PDF documents may contain text in other places than the page contents. While most applications will deal with the page contents only, in many situations other document domains may be relevant as well. TET extracts the text from all of the following document domains:

  • page contents
  • predefined and custom document info entries
  • XMP metadata on document and image level
  • bookmarks
  • file attachments and PDF portfolios are processed recursively
  • form fields
  • comments (annotations)
  • general PDF properties can be queried, such as page count, conformance to standards like PDF/A or PDF/X, etc.

XMP Metadata

TET supports XMP metadata in several ways:

  • Using the integrated pCOS interface, XMP metadata for the document, individual pages, images, or other parts of the document can be extracted programmatically.
  • TETML output contains XMP document and image metadata.
  • Images extracted in the TIFF or JPEG formats contain image metadata if present in the PDF.
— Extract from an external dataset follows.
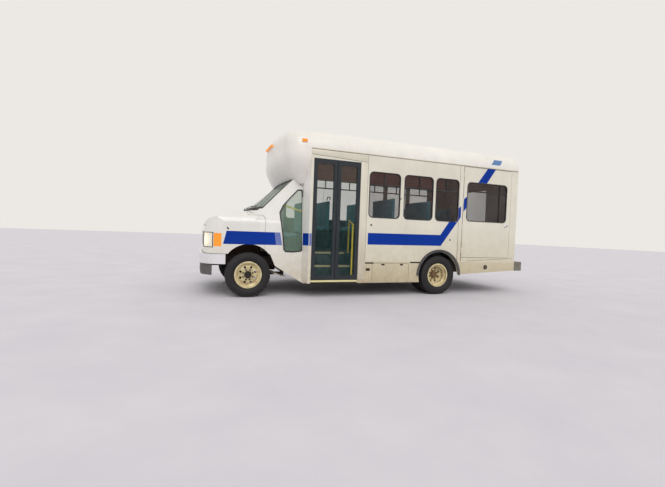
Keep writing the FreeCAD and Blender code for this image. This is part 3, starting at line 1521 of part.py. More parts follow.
def mirror():
    """Driver's mirror on two arms that stand out from the door."""
    inner, outer = CAB + 35, CAB + 185
    head = block(380, 430, -outer, -inner, 1380, 1640)
    edges = [e for e in head.Edges if abs(e.tangentAt(e.FirstParameter).x) > 0.9]
    head = head.makeChamfer(25, edges)
    arms = [flat_bar(Vector(x_at(425), 20 - CAB, 1350), Vector(x_at(410), -inner - 60, 1400), 9, 8),
            flat_bar(Vector(x_at(470), 20 - CAB, 1350), Vector(x_at(415), -inner - 20, 1420), 9, 8)]
    feature("mirror", fused([head] + arms).cut(van_form(0)))


tail_lamps()
mirror()
doc.recompute()

for item in doc.Objects:
    if "Invalid" in item.State or "Error" in item.State:
        raise RuntimeError("%s didn't recompute" % item.Label)
for part in PARTS:
    if part.Shape.isNull() or not part.Shape.isValid():
        raise RuntimeError("%s has no valid shape" % part.Label)
os.makedirs("parts", exist_ok=True)
for part in PARTS:
    part.Shape.exportStep("parts/%s.step" % part.Label)
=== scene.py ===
import json
from math import asin, atan2, cos, exp, pi, radians, sin, sqrt

import bmesh
import bpy
from mathutils import Matrix, Vector


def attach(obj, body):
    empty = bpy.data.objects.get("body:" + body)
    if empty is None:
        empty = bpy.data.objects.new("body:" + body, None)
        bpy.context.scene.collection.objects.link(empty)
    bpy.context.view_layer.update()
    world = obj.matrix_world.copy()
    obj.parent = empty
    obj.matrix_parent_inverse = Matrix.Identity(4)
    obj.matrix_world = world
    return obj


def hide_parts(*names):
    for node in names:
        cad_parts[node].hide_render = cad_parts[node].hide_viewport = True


# Minibus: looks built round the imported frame. Metres, X forward, Y to the vehicle's left, Z up.
# Places along the vehicle are written in millimetres behind the front axle, as in the part.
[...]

TETML represents PDF Contents as XML

TET optionally represents the PDF contents in an XML flavor called TETML. It contains a variety of PDF information in a form which can be processed with common XML tools. TETML contains the text plus optionally font and position information, resource details (fonts, images, colorspaces), and metadata.

TETML also includes interactive elements such as form fields, annotations, bookmarks etc. It can even be used to analyze JavaScript or color space details, ICC profiles or output intents.

TETML can be processed with XSLT stylesheets, e.g. to apply filters or to convert TETML to other formats. Sample XSLT stylesheets for processing TETML are included in the TET distribution.

The following fragment shows TETML output with glyph details:

 

<Word>
<Text>PDFlib</Text>
<Box llx="111.48" lly="636.33" urx="161.14" ury="654.33">
<Glyph font="F1" size="18" x="111.48" y="636.33" width="9.65">P</Glyph>
<Glyph font="F1" size="18" x="121.12" y="636.33" width="11.88">D</Glyph>
<Glyph font="F1" size="18" x="133.00" y="636.33" width="8.33">F</Glyph>
<Glyph font="F1" size="18" x="141.33" y="636.33" width="4.88">l</Glyph>
<Glyph font="F1" size="18" x="146.21" y="636.33" width="4.88">i</Glyph>
<Glyph font="F1" size="18" x="151.08" y="636.33" width="10.06">b</Glyph>
</Box>
</Word>

 

TETML can include information about word and paragraph grouping as well as about tables and lists, image placement and annotations along with geometric information for these elements.

TET Connectors

TET connectors interface TET with other software. They make PDF text extraction functionality available for various environments:

  • TET connector for the Lucene Search Engine
  • TET connector for the Solr Search Server
  • TET connector for the TIKA toolkit
  • TET connector for Oracle Text
  • TET connector for MediaWiki
  • TET PDF IFilter for Microsoft products is available as a separate product. It extracts text and metadata from PDF documents and makes it available to search and retrieval software on Windows.

TET Cookbook

The TET Cookbook is a collection of programming examples which demonstrate the use of TET for various text and image extraction tasks. Several Cookbook samples show how to combine the TET and PDFlib+PDI products in order to enhance PDF documents, e.g. add bookmarks or links based on the text on the page.